First of all, listening is an opening to “the other”. It “is a permanent attitude on the part of the subject who is listening, of being open to the word of the other, to the gesture of the other, to the differences of the other,” as the pedagogue Paulo Freire wrote. Then, listening creates permeability, it puts the subject in vibration with his/her context and other subjects: for Steven Connor, “The self defined in terms of hearing rather than sight is a self imagined not as a point, but as a membrane; not as a picture, but as a channel through which voices, noises and musics travel.” Jean-Luc Nancy suggests that listening puts us in resonance with each other and with the rest of the world: “The subject of listening or the subject who is listening […] is not a phenomenological subject. This means that he is not a philosophical subject, and, finally, he is perhaps no subject at all, except as the place of resonance, of its infinite tension and rebound, the amplitude of sonorous deployment and the slightness of its simultaneous redeployment.”

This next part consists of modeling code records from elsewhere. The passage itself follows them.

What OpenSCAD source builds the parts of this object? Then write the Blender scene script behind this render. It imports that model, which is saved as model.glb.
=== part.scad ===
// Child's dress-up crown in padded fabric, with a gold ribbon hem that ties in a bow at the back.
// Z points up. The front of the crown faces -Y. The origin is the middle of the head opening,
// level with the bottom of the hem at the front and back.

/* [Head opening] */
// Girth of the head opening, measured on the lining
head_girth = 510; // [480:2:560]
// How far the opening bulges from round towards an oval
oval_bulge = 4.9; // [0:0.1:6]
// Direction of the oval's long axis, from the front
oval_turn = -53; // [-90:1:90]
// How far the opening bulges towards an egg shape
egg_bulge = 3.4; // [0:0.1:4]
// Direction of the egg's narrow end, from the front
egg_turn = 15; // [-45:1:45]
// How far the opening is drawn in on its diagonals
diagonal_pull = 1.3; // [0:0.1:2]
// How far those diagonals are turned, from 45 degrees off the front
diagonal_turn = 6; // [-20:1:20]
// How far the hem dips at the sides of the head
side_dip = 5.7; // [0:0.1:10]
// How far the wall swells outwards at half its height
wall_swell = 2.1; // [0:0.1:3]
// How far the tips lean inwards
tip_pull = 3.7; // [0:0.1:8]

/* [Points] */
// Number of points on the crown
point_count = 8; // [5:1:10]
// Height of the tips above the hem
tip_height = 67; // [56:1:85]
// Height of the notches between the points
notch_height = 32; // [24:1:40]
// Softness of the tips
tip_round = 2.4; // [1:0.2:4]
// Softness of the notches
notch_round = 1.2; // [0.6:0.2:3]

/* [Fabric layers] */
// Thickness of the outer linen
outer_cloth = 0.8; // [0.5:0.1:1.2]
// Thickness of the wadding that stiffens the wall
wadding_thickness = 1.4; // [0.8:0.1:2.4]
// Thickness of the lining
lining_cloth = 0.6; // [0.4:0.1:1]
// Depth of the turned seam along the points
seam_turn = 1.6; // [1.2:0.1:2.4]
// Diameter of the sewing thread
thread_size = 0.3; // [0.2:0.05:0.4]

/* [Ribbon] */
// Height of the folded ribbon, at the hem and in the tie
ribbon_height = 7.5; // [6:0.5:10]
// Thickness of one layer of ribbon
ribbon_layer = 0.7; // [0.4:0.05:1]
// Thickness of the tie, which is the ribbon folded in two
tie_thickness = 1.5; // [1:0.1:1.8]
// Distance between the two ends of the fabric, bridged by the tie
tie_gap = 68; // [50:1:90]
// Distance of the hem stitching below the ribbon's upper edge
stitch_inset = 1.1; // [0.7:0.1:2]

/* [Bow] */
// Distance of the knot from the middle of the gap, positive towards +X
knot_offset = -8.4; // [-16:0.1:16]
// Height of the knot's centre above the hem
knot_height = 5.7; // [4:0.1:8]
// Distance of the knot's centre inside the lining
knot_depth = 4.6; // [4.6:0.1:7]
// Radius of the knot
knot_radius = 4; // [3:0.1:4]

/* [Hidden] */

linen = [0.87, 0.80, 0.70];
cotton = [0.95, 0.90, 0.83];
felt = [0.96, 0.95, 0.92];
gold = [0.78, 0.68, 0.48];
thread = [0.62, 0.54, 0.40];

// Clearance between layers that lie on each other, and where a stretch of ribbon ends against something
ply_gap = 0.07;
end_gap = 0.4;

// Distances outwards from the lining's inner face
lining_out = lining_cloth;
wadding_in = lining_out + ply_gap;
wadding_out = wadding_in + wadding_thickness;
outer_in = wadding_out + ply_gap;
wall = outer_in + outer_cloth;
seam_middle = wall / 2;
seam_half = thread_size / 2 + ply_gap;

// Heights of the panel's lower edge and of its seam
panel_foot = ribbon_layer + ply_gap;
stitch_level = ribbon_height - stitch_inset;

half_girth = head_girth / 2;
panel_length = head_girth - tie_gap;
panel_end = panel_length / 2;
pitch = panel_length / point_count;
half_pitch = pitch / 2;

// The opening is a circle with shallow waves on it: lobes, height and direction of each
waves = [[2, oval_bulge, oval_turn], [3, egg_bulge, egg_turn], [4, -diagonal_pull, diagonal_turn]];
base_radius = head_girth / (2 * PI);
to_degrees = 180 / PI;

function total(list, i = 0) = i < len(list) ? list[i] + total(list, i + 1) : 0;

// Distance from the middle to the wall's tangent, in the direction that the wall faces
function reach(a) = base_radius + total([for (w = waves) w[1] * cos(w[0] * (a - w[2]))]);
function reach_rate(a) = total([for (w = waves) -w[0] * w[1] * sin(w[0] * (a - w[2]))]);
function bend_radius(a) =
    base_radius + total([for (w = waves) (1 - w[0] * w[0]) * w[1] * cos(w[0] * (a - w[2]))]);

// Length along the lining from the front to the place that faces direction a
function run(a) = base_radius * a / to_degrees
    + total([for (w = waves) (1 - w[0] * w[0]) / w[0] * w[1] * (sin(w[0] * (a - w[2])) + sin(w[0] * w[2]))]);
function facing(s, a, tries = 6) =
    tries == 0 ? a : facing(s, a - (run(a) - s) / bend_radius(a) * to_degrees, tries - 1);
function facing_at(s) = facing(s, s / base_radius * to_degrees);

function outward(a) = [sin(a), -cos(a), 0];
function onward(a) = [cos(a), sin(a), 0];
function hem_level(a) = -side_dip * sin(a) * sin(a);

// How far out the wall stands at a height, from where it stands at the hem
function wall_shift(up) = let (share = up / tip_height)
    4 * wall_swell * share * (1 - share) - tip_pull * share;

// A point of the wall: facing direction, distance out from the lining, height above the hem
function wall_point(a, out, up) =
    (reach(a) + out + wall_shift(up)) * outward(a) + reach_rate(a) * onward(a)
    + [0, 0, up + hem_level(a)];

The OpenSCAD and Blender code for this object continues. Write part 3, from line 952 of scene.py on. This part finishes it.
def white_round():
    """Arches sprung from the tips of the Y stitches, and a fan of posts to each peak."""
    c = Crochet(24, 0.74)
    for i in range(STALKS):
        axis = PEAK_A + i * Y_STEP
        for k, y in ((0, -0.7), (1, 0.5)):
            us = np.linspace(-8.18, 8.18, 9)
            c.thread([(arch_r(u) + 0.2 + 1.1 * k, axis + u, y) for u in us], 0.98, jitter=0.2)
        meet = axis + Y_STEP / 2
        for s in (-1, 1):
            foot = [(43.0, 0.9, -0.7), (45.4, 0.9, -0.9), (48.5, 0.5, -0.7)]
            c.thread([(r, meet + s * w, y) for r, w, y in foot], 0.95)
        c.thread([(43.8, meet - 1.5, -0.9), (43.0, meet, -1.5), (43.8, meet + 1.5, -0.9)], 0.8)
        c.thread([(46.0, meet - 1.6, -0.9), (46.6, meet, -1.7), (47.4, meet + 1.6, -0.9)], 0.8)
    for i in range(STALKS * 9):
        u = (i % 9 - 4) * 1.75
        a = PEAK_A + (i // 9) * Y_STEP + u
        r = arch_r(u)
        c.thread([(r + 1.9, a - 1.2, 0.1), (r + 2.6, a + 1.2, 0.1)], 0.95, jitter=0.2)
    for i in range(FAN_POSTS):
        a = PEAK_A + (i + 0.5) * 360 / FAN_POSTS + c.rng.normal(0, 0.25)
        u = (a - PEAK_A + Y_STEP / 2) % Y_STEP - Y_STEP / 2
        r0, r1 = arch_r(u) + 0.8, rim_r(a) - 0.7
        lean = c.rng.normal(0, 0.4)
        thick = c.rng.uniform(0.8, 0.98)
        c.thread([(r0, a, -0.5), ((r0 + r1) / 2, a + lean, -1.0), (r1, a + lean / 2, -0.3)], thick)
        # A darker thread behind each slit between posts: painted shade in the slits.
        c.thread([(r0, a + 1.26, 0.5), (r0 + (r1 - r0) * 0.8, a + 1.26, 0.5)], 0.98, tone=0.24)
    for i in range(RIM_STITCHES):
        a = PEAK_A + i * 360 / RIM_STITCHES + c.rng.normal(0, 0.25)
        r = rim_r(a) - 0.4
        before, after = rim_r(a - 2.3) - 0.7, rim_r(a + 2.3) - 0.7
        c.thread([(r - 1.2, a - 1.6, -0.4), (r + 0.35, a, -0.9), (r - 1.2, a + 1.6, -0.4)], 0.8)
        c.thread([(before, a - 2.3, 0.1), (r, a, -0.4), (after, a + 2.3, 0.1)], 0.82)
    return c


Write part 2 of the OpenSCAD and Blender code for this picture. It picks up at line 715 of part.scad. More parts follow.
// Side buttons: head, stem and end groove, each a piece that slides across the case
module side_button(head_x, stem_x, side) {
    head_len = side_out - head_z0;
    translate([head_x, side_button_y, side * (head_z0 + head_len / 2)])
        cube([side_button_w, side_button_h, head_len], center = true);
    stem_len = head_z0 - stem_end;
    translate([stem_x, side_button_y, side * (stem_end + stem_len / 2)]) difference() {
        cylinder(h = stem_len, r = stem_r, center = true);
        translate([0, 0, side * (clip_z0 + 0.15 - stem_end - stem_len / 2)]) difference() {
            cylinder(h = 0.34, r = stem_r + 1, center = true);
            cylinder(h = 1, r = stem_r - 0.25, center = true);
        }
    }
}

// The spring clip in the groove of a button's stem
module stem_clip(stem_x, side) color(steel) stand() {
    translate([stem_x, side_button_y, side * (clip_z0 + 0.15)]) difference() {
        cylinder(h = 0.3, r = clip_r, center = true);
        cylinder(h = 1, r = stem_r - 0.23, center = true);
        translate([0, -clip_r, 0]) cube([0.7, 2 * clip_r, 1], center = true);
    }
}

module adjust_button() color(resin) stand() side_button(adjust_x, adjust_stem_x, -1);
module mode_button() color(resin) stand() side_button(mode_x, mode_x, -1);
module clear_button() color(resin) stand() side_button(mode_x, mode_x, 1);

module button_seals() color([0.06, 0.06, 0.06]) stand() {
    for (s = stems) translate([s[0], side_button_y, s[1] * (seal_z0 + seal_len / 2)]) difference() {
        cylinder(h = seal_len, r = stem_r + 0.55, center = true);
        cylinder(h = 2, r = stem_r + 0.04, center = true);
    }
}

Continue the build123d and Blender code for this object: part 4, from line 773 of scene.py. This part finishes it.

Openness to the other, permeability, relationality and resonance are only some of the conditions that listening creates, but their potential already seems so huge to me…
Donata Marletta – Can you give us an overview of the event Radiofonica that took place at Spazio O’ in Milan last November? What was your contribution?
Elena Biserna – For me Radiofonica it was a unique opportunity to exchange with an all-Italian panorama of research concerning radio space. From artists whose practice actually focusses on radio such as Anna, Alessandro, Stefano Perna and Stefano Giannotti, to artists who have worked more episodically with radio (or who consider radio as one means among many) such as Davide Tidoni, Attila Faravelli, Zimmerfrei, Riccardo Fazi and Laura Malacart.
Moreover, there were presentations by radio producers, curators, theorists: Tiziano Bonini‘s investigations on media, experiences such as AudioDoc or Ad Alta Voce on Radio Rai 3, Radio Papesse’s productions in the field of radio and contemporary arts, Rodolfo Sacchettini’s curatorial projects between radio and performing arts, Lucia Farinati and Leandro Pisano‘ theoretical reflections, Pinotto Fava‘s account on his legendary program Audiobox… Overall, It was a radio marathon, a convivial meeting, a way to meet each other again (or for the first time) and to reflect together around a table. Moreover, Radiofonica also included some international contributions, such as the listening sessions curated by Marcus Gammel and Irene Revell‘s research-based projects on Her Noise Archive and on the Danish radio composer Else Marie Pade.
Coming back to me, I presented bip bop, a monthly radio program conceived of as an exhibition space that I curated with Rita Correddu and Alice Militello from January to June 2013 on Radio Città Fujiko 103.1 Mhz in Fm | Bologna (http://bipbop.org/). It was a short experience, but nevertheless it generated a whole series of reflections on the spatiality and temporality of the radio transmission, on radio as a display apparatus, on the ability of radio to be present in the here and now and to actively intervene in a situation and condition it. What struck me most during bip bop was precisely this porosity, this mutual relationship between the radio space and the outside (at a basic level, the simple fact that radio allows you to enter into peoples’ homes and cars, to reach the listener).
So my talk at Radiofonica was a reflection on these aspects and introduced some historical examples such as Close Radio (a series of experimental radio shows curated by John Duncan and Paul McCarthy from 1976 to 1979 on KPFK radio in Los Angeles) and some artistic projects amplifying the interferences between the radio studio and the outside, such as Max Neuhaus‘ Public Supply (1966), Willelm de Ridder’s De Grote Oto Derby (1978) or the works by the German collective Ligna.